> WORK TO COMPLETE
Repeat each line exactly, leaving nothing out.
--- RAW DATA ---
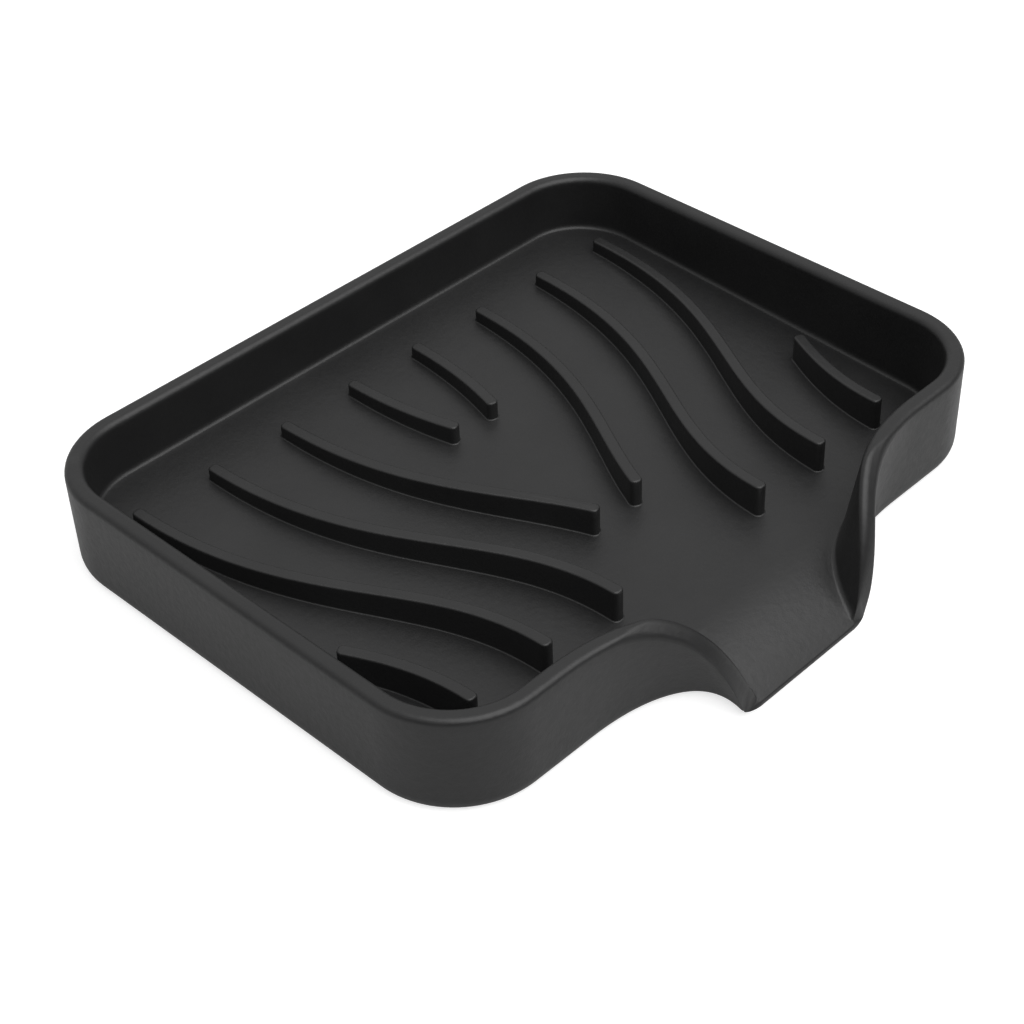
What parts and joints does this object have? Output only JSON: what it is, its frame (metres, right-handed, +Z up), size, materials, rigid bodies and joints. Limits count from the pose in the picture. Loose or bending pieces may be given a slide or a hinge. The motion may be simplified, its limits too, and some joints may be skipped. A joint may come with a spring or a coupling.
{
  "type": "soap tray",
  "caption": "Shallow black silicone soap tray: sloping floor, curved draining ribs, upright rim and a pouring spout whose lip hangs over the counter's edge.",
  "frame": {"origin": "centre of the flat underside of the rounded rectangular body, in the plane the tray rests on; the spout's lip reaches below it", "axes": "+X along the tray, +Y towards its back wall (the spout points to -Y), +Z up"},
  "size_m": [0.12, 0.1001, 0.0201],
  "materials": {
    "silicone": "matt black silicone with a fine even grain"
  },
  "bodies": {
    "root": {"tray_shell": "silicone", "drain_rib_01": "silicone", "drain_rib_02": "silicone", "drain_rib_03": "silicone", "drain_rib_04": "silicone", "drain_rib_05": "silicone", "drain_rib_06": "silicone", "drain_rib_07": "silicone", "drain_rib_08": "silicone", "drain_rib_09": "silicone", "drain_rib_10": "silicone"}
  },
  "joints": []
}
---
> REPLY TO THE TASK
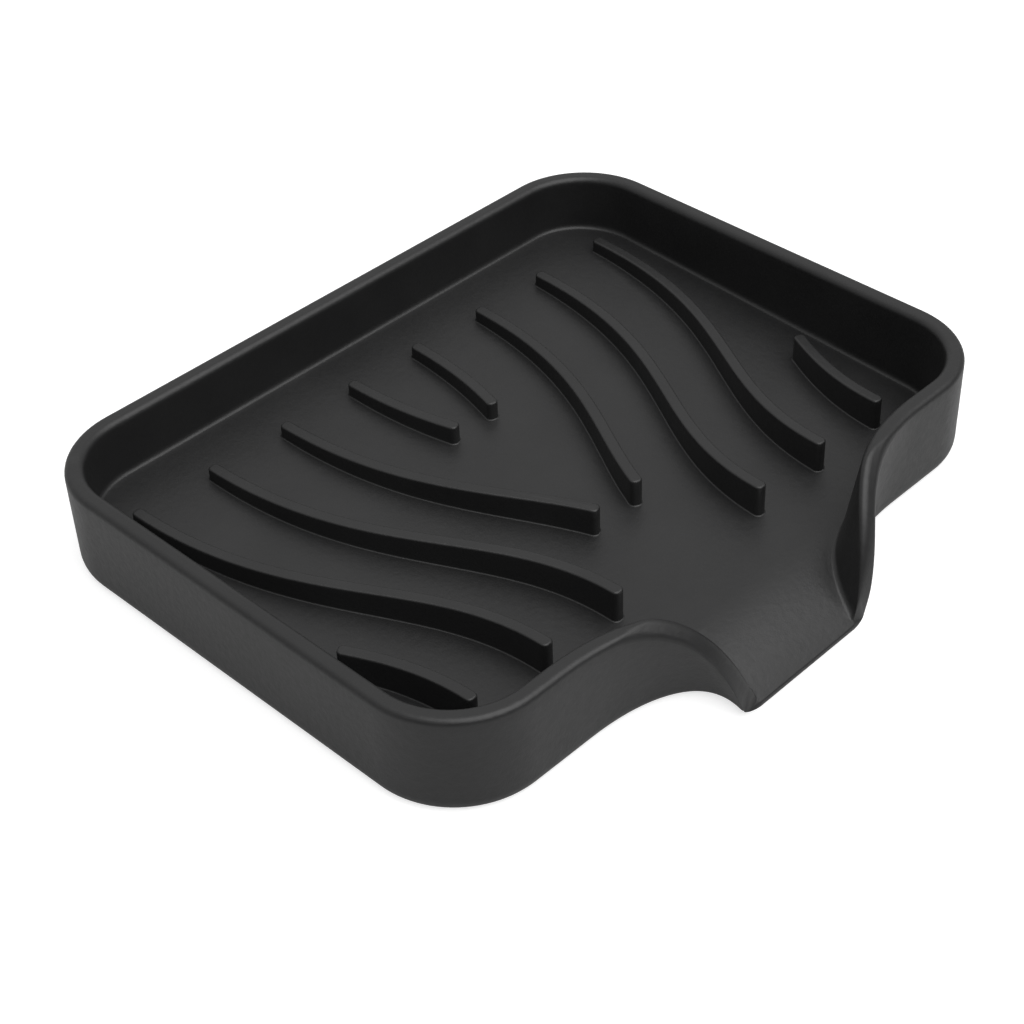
What parts and joints does this object have? Output only JSON: what it is, its frame (metres, right-handed, +Z up), size, materials, rigid bodies and joints. Limits count from the pose in the picture. Loose or bending pieces may be given a slide or a hinge. The motion may be simplified, its limits too, and some joints may be skipped. A joint may come with a spring or a coupling.
{
  "type": "soap tray",
  "caption": "Shallow black silicone soap tray: sloping floor, curved draining ribs, upright rim and a pouring spout whose lip hangs over the counter's edge.",
  "frame": {"origin": "centre of the flat underside of the rounded rectangular body, in the plane the tray rests on; the spout's lip reaches below it", "axes": "+X along the tray, +Y towards its back wall (the spout points to -Y), +Z up"},
  "size_m": [0.12, 0.1001, 0.0201],
  "materials": {
    "silicone": "matt black silicone with a fine even grain"
  },
  "bodies": {
    "root": {"tray_shell": "silicone", "drain_rib_01": "silicone", "drain_rib_02": "silicone", "drain_rib_03": "silicone", "drain_rib_04": "silicone", "drain_rib_05": "silicone", "drain_rib_06": "silicone", "drain_rib_07": "silicone", "drain_rib_08": "silicone", "drain_rib_09": "silicone", "drain_rib_10": "silicone"}
  },
  "joints": []
}